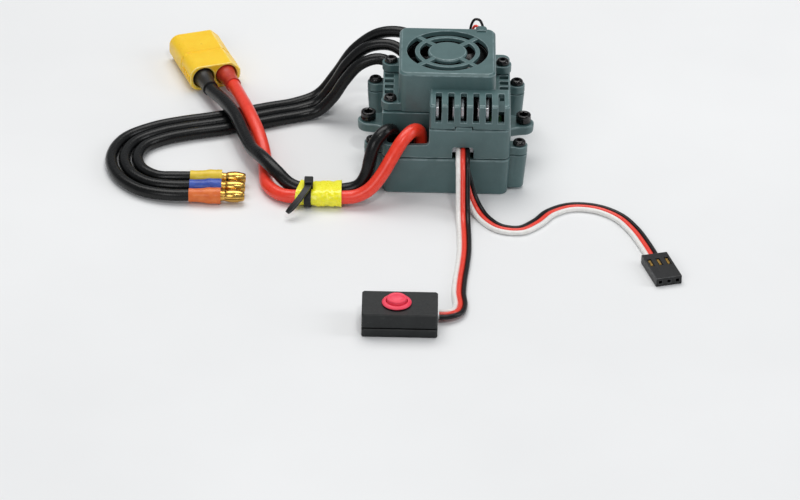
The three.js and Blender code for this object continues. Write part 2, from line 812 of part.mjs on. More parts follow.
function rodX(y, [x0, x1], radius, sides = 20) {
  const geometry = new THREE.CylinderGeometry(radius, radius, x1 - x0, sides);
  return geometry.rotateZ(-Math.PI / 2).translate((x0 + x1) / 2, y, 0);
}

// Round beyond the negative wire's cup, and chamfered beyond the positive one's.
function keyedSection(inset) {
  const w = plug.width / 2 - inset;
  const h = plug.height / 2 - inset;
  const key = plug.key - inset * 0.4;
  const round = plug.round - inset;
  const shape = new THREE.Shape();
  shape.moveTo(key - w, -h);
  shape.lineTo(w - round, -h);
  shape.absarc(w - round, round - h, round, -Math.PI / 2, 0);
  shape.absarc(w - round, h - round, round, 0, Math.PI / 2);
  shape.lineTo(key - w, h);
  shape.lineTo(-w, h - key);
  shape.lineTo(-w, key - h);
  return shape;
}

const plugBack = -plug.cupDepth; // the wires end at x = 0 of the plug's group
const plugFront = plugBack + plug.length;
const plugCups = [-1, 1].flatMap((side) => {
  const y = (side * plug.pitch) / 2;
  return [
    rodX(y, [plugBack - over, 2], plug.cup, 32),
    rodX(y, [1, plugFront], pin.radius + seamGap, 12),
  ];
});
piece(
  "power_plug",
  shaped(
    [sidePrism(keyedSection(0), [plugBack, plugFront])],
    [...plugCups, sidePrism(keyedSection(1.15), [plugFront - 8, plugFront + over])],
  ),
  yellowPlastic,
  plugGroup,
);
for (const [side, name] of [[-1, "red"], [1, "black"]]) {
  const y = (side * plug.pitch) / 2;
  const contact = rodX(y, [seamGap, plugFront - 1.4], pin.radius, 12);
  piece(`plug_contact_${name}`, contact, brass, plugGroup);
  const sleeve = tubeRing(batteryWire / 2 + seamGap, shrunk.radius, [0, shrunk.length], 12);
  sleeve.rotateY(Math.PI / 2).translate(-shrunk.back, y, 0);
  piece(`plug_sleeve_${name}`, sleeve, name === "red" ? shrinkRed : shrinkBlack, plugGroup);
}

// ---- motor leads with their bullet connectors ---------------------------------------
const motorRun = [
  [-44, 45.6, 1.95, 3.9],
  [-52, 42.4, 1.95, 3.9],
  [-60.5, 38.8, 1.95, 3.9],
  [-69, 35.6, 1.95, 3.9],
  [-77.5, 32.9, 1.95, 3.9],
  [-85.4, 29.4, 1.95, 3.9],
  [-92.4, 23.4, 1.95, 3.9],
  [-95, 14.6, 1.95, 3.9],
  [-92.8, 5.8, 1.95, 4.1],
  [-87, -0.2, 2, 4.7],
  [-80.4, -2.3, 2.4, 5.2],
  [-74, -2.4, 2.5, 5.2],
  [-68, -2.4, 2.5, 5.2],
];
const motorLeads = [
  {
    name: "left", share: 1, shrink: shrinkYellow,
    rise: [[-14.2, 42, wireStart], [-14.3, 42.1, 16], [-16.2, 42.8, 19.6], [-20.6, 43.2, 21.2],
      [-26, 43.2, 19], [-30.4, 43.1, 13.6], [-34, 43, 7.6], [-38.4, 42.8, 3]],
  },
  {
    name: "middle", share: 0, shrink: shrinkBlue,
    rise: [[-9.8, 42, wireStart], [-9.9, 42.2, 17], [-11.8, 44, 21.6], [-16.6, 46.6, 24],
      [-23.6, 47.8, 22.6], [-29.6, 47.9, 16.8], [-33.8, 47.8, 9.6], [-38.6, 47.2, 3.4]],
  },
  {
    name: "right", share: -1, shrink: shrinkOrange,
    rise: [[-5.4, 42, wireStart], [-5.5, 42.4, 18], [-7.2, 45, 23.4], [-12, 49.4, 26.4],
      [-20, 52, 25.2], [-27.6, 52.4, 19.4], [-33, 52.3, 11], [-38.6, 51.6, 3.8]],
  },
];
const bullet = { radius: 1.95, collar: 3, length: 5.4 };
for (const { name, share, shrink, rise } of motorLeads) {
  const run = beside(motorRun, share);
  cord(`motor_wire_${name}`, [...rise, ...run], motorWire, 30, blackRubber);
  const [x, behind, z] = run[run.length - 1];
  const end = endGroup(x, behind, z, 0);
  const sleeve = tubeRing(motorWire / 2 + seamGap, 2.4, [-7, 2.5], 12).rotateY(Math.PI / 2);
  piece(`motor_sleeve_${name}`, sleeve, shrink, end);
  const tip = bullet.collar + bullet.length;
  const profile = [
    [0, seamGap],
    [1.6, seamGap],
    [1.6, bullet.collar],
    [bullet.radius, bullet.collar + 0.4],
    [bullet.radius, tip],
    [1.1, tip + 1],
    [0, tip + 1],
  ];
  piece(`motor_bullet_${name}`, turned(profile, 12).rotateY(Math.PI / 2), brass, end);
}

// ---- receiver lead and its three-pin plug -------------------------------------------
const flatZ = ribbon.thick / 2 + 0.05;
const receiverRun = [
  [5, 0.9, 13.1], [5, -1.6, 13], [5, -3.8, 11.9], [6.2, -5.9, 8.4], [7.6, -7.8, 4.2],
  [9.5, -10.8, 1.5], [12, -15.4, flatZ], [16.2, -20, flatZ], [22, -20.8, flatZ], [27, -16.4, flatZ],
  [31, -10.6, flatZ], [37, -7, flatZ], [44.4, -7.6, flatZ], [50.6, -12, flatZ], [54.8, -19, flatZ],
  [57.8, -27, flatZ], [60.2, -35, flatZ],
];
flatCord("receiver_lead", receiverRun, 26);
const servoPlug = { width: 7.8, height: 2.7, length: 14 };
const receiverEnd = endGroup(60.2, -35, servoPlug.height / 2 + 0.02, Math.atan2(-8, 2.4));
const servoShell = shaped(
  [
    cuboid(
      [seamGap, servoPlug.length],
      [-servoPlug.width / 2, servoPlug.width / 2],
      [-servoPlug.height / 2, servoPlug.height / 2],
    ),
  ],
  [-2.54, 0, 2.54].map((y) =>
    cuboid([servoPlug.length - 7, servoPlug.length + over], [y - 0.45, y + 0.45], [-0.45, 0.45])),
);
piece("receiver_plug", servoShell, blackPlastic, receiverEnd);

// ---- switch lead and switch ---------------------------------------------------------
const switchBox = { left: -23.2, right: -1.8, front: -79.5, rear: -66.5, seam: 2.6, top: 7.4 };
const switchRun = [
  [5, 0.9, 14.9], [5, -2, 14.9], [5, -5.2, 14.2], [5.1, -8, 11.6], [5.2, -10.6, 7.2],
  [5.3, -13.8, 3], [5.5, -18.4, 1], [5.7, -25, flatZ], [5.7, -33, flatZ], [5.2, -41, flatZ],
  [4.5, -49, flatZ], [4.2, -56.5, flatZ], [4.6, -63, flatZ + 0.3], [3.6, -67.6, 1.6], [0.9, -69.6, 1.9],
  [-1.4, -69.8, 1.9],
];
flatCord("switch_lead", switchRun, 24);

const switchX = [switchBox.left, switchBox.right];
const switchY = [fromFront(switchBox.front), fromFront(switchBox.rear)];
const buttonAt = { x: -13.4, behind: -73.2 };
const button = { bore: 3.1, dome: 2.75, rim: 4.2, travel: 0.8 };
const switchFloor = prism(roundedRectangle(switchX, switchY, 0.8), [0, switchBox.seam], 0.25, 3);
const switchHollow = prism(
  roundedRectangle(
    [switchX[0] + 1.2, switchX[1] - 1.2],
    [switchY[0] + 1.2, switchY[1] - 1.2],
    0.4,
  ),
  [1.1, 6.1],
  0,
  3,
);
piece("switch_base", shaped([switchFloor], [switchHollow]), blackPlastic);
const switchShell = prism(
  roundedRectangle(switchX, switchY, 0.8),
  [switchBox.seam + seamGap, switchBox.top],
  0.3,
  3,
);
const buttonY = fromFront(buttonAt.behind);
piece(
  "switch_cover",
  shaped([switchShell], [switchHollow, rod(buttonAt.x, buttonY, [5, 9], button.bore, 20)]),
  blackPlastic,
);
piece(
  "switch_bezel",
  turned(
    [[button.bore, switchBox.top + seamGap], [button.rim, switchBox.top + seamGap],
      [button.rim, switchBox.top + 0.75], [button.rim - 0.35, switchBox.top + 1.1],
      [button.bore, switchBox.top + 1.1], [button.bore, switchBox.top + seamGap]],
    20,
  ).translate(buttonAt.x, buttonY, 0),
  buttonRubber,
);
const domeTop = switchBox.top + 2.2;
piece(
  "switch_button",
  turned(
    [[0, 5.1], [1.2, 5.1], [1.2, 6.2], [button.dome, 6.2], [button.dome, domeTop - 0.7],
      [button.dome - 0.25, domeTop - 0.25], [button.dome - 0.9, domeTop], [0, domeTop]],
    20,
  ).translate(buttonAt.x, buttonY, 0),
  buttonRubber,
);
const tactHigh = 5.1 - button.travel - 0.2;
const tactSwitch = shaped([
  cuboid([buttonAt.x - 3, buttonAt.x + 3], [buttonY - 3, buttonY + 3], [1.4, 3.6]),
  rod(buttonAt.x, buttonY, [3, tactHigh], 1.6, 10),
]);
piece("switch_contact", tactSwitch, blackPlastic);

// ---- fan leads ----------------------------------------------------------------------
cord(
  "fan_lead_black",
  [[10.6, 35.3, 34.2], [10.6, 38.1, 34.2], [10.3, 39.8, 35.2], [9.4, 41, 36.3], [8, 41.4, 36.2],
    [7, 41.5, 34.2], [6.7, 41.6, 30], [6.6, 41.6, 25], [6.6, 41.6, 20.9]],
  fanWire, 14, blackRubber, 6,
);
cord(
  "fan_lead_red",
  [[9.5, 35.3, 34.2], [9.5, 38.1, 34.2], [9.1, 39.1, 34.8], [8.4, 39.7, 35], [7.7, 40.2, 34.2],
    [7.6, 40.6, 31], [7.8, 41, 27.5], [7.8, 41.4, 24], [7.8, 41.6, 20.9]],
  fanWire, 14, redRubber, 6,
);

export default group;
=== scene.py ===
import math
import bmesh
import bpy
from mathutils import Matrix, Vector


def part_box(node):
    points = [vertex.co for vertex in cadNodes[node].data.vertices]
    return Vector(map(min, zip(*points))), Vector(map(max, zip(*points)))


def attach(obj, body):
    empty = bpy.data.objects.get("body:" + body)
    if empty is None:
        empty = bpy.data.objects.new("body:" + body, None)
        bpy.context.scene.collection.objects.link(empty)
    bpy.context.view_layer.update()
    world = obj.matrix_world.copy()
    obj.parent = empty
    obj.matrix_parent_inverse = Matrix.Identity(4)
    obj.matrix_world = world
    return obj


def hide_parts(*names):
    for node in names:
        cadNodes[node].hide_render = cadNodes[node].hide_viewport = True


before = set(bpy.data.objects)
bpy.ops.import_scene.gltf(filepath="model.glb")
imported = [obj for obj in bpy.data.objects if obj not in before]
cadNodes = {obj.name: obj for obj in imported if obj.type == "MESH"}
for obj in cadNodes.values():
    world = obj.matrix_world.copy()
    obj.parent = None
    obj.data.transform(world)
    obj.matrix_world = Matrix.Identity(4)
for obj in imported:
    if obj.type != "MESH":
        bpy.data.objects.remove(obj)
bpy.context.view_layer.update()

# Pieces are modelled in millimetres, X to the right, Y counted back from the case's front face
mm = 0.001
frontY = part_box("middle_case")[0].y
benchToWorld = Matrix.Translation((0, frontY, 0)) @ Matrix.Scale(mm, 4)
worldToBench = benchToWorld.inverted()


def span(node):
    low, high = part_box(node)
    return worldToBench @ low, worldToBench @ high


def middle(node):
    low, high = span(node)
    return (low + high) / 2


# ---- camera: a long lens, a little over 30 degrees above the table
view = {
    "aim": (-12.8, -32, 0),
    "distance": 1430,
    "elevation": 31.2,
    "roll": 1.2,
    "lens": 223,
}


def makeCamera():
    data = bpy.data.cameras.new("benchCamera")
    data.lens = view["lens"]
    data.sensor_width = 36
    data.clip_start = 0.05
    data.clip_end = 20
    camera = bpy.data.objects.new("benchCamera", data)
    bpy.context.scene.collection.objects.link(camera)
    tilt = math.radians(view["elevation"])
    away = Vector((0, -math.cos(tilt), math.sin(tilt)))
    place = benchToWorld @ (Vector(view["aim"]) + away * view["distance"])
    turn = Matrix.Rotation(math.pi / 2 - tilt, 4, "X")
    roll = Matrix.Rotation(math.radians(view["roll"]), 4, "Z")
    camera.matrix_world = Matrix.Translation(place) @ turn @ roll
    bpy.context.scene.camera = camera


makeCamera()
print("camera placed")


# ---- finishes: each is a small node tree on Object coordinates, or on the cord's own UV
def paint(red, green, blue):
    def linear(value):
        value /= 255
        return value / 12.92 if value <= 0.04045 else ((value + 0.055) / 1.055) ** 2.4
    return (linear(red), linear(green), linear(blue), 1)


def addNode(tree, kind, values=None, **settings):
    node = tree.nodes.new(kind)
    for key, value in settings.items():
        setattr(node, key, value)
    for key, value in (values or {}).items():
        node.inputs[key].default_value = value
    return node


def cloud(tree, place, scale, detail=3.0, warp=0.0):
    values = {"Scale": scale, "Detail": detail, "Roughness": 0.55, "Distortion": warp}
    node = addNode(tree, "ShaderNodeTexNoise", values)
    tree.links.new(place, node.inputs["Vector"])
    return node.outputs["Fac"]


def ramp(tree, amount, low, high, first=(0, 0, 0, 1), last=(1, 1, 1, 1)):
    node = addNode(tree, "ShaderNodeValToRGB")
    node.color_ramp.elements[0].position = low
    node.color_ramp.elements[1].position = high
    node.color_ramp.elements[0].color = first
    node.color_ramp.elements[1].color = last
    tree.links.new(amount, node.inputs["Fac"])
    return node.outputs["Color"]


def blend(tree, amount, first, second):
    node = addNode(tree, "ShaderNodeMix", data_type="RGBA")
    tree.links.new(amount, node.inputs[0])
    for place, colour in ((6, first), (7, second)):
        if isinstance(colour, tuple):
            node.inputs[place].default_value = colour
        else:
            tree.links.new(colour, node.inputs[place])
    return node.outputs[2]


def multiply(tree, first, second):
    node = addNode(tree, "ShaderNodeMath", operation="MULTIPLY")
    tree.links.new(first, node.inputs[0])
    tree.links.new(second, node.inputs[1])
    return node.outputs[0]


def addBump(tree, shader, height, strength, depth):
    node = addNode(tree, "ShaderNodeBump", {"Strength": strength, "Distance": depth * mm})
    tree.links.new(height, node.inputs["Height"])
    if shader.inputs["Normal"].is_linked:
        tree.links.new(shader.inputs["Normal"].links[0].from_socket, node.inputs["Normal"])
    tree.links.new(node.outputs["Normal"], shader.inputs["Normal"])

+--

● Required task
The first line to be transcribed is the one containing "---- fan leads", and the last is the one containing "obj.matrix_world = world". Transcribe exactly those lines and nothing else.

● Solution to the problem
// ---- fan leads ----------------------------------------------------------------------
cord(
  "fan_lead_black",
  [[10.6, 35.3, 34.2], [10.6, 38.1, 34.2], [10.3, 39.8, 35.2], [9.4, 41, 36.3], [8, 41.4, 36.2],
    [7, 41.5, 34.2], [6.7, 41.6, 30], [6.6, 41.6, 25], [6.6, 41.6, 20.9]],
  fanWire, 14, blackRubber, 6,
);
cord(
  "fan_lead_red",
  [[9.5, 35.3, 34.2], [9.5, 38.1, 34.2], [9.1, 39.1, 34.8], [8.4, 39.7, 35], [7.7, 40.2, 34.2],
    [7.6, 40.6, 31], [7.8, 41, 27.5], [7.8, 41.4, 24], [7.8, 41.6, 20.9]],
  fanWire, 14, redRubber, 6,
);

export default group;
=== scene.py ===
import math
import bmesh
import bpy
from mathutils import Matrix, Vector


def part_box(node):
    points = [vertex.co for vertex in cadNodes[node].data.vertices]
    return Vector(map(min, zip(*points))), Vector(map(max, zip(*points)))


def attach(obj, body):
    empty = bpy.data.objects.get("body:" + body)
    if empty is None:
        empty = bpy.data.objects.new("body:" + body, None)
        bpy.context.scene.collection.objects.link(empty)
    bpy.context.view_layer.update()
    world = obj.matrix_world.copy()
    obj.parent = empty
    obj.matrix_parent_inverse = Matrix.Identity(4)
    obj.matrix_world = world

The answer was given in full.